**** Dataset content
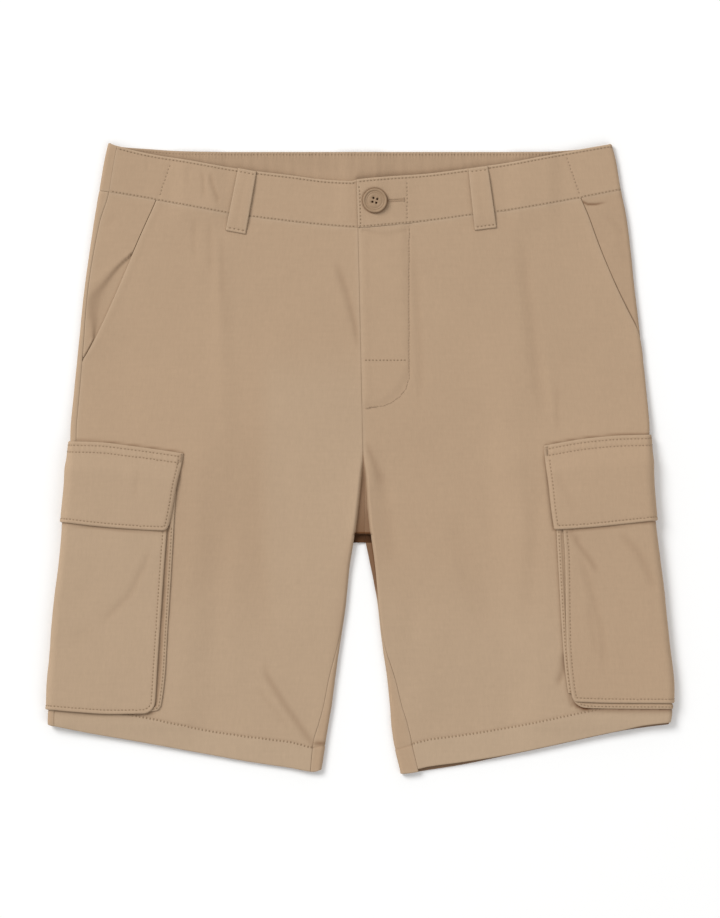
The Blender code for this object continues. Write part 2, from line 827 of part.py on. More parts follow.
def pocket_places(front, back):
    """Stations round the leg from the pocket's front edge to its back edge, close together on the fold."""
    places = [front - (front - ARC) * step / POCKET_STRAIGHT for step in range(POCKET_STRAIGHT)]
    places += FOLD_STEPS
    places += [-ARC - (back - ARC) * step / POCKET_STRAIGHT for step in range(1, POCKET_STRAIGHT + 1)]
    return places


def on_leg(side, place_at, height_at, share, out_at, depth):
    """A point of a piece that is wrapped round the side fold.

    place_at(y) is its distance along the cloth from the fold, height_at(place) its level edges' heights as
    (top, low), share how far it lies between them, and out_at(drop) how far its outside stands from the leg.
    """
    y = POCKET_MIDDLE
    for _ in range(5):
        place = place_at(y)
        top, low = height_at(abs(place))
        y = top + (low - top) * share
    return at_side(side, place, y, out_at(top - y) - depth)


def cargo_pocket(side):
    """The pocket's face, wrapped round the side fold from the front to the underside."""
    rows = 12
    columns = 2 * POCKET_STRAIGHT + len(FOLD_STEPS) - 1

    def heights(place):
        top = POCKET_EDGES.at(f"flap_top_{side}", place) - POCKET_TOP_BELOW
        return top, POCKET_EDGES.at(f"low_{side}", place)

    def point(column, row, depth):
        def place(y):
            front = side_place(side, SIDES[side] * POCKET.at(f"face_{side}", y), y)
            return pocket_places(front, POCKET_BACK_REACH)[column]

        return on_leg(side, place, heights, row / rows, lambda drop: POCKET_OUT, depth)

    return cloth(f"cargo_pocket_{side}", point, columns, rows, POCKET_CLOTH)


def cargo_gusset(side):
    """The pocket's folded side strip, down the front edge, along the bottom and up the back edge."""
    down = 10
    rows = 2
    turn = 2 * POCKET_STRAIGHT + len(FOLD_STEPS) - 1
    columns = 2 * down + turn

    def point(column, row, depth):
        inset = GUSSET_WIDTH * (1 - row / rows)
        before_turn = column < down
        after_turn = column > down + turn
        share = 1.0
        if before_turn:
            share = column / down
        if after_turn:
            share = (columns - column) / down

        def place(y):
            front = side_place(side, SIDES[side] * POCKET.at(f"gusset_{side}", y), y) - inset
            back = GUSSET_BACK_REACH - inset
            if before_turn:
                return front
            if after_turn:
                return -back
            return pocket_places(front, back)[column - down]

        def heights(at):
            top = POCKET_EDGES.at(f"flap_top_{side}", at) - POCKET_TOP_BELOW
            return top, POCKET_EDGES.at(f"low_{side}", at) - GUSSET_DROP[side] + inset

        return on_leg(side, place, heights, share, lambda drop: GUSSET_OUT, depth)

    return cloth(f"cargo_gusset_{side}", point, columns, rows, POCKET_CLOTH, TWILL_SHADE)


def cargo_flap(side):
    """The flap over the pocket, sewn to the leg along its top edge."""
    rows = 8
    columns = 2 * POCKET_STRAIGHT + len(FOLD_STEPS) - 1

    def heights(place):
        return POCKET_EDGES.at(f"flap_top_{side}", place), POCKET_EDGES.at(f"flap_low_{side}", place)

    def point(column, row, depth):
        def place(y):
            front = side_place(side, SIDES[side] * FLAP.at(side, y), y)
            return pocket_places(front, FLAP_BACK_REACH)[column]

        return on_leg(side, place, heights, row / rows, lambda drop: FLAP_STACK.at("out", drop), depth)

    return cloth(f"cargo_flap_{side}", point, columns, rows, FLAP_CLOTH)


def button():
    """A four-hole button with a rounded rim and a dished middle, turned and then drilled."""
    x, y = BUTTON_AT
    seat = band_over("left", x, y) + GAP
    mesh = bpy.data.meshes.new("button")
    work = bmesh.new()
    corners = [work.verts.new((radius * MM, 0.0, height * MM)) for radius, height in BUTTON_PROFILE]
    for first, second in zip(corners, corners[1:]):
        work.edges.new((first, second))
    work.to_mesh(mesh)
    work.free()
    piece = finished("button", mesh, BUTTON_COLOUR, 0.5)
    piece.location = (x * MM, y * MM, seat * MM)
    turned = piece.modifiers.new("turned", "SCREW")
    turned.steps = BUTTON_STEPS
    turned.render_steps = BUTTON_STEPS
    turned.use_merge_vertices = True
    turned.merge_threshold = 0.00005
    for index in range(4):
        angle = math.radians(BUTTON_TURN + 90 * index)
        work = bmesh.new()
        bmesh.ops.create_cone(
            work,
            cap_ends=True,
            segments=8,
            radius1=BUTTON_HOLE_RADIUS * MM,
            radius2=BUTTON_HOLE_RADIUS * MM,
            depth=8 * MM,
        )
        hole_mesh = bpy.data.meshes.new(f"button_hole_{index}")
        work.to_mesh(hole_mesh)
        work.free()
        hole = bpy.data.objects.new(f"button_hole_{index}", hole_mesh)
        hole.location = (
            (x + BUTTON_HOLE_OFFSET * math.cos(angle)) * MM,
            (y + BUTTON_HOLE_OFFSET * math.sin(angle)) * MM,
            seat * MM,
        )
        hole.hide_render = True
        hole.display_type = "WIRE"
        bpy.data.collections["cutters"].objects.link(hole)
        drilled = piece.modifiers.new(f"drilled_{index}", "BOOLEAN")
        drilled.operation = "DIFFERENCE"
        drilled.object = hole
    return piece


def main():
    for leftover in list(bpy.data.objects):
        bpy.data.objects.remove(leftover)
    for name in ("cargo_shorts", "cutters"):
        bpy.context.scene.collection.children.link(bpy.data.collections.new(name))
    for side in SIDES:
        back_leg(side)
        front_leg(side)
        hip_facing(side)
        waistband_front(side)
        belt_loop(side)
        cargo_pocket(side)
        cargo_gusset(side)
        cargo_flap(side)
    waistband_back()
    for name, x in BACK_LOOPS.items():
        back_belt_loop(name, x)
    button()


main()
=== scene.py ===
"""Cargo shorts in cotton twill, lying face up on a pale floor.

+X is the wearer's left, +Y runs up towards the waistband and +Z up from the floor. The origin is on the
floor, under the middle of the outline. Tables and sizes are in millimetres, settings and meshes in metres.

Each panel is a flat grid of cloth that is laid on the garment's section: the section comes from the tables,
and edges, seams, creases and puckers are added to it as a height above the cloth's outside.
"""

import math

import bmesh
import bpy
import numpy as np
from bpy.props import FloatProperty, FloatVectorProperty, IntProperty, PointerProperty
from mathutils import Matrix, Vector
from mathutils.bvhtree import BVHTree


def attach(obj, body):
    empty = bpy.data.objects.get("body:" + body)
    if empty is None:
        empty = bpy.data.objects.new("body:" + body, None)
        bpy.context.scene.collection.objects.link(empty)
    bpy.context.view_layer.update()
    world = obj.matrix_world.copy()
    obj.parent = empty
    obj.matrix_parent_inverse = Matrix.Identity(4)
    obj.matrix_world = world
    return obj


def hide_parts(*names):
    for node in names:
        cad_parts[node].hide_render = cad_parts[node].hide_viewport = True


bl_info = {
    "name": "Cargo shorts",
    "version": (1, 0, 0),
    "blender": (4, 5, 0),
    "location": "3D View > Sidebar > Shorts",
    "description": "Makes a pair of cargo shorts, laid flat, with its stitching, button and stage",
    "category": "Object",
}

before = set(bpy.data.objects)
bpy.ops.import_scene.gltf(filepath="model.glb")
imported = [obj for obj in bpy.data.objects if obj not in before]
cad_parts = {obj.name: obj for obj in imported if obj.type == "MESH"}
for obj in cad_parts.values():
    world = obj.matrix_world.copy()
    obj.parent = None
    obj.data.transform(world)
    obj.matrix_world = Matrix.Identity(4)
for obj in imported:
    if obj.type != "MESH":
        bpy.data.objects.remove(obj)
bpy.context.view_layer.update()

MM = 0.001

# Cloth and gaps
CLOTH = 1.2
POCKET_CLOTH = 1.1
WAISTBAND_CLOTH = 1.8
LAP_CLOTH = 1.5
LOOP_CLOTH = 1.3
FLAP_CLOTH = 1.4
GAP = 0.3
SEAM = 0.01
BAND_THINNEST = 0.35

# How thick the garment lies, from the back panel's outside to the front panel's outside
LOFT = 4.6
SIDE_ROLL = 1.4
SIDE_ROLL_REACH = 30
INNER_ROLL = 1.2
INNER_ROLL_REACH = 22
FOLD_RADIUS = 3
ARC = math.pi / 2 * FOLD_RADIUS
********
**Problem statement**
Reproduce exactly the lines from the line with "waistband_back()" through the line with "obj.parent = empty", both end lines included, and only those lines.

**The completed task**
    waistband_back()
    for name, x in BACK_LOOPS.items():
        back_belt_loop(name, x)
    button()


main()
=== scene.py ===
"""Cargo shorts in cotton twill, lying face up on a pale floor.

+X is the wearer's left, +Y runs up towards the waistband and +Z up from the floor. The origin is on the
floor, under the middle of the outline. Tables and sizes are in millimetres, settings and meshes in metres.

Each panel is a flat grid of cloth that is laid on the garment's section: the section comes from the tables,
and edges, seams, creases and puckers are added to it as a height above the cloth's outside.
"""

import math

import bmesh
import bpy
import numpy as np
from bpy.props import FloatProperty, FloatVectorProperty, IntProperty, PointerProperty
from mathutils import Matrix, Vector
from mathutils.bvhtree import BVHTree


def attach(obj, body):
    empty = bpy.data.objects.get("body:" + body)
    if empty is None:
        empty = bpy.data.objects.new("body:" + body, None)
        bpy.context.scene.collection.objects.link(empty)
    bpy.context.view_layer.update()
    world = obj.matrix_world.copy()
    obj.parent = empty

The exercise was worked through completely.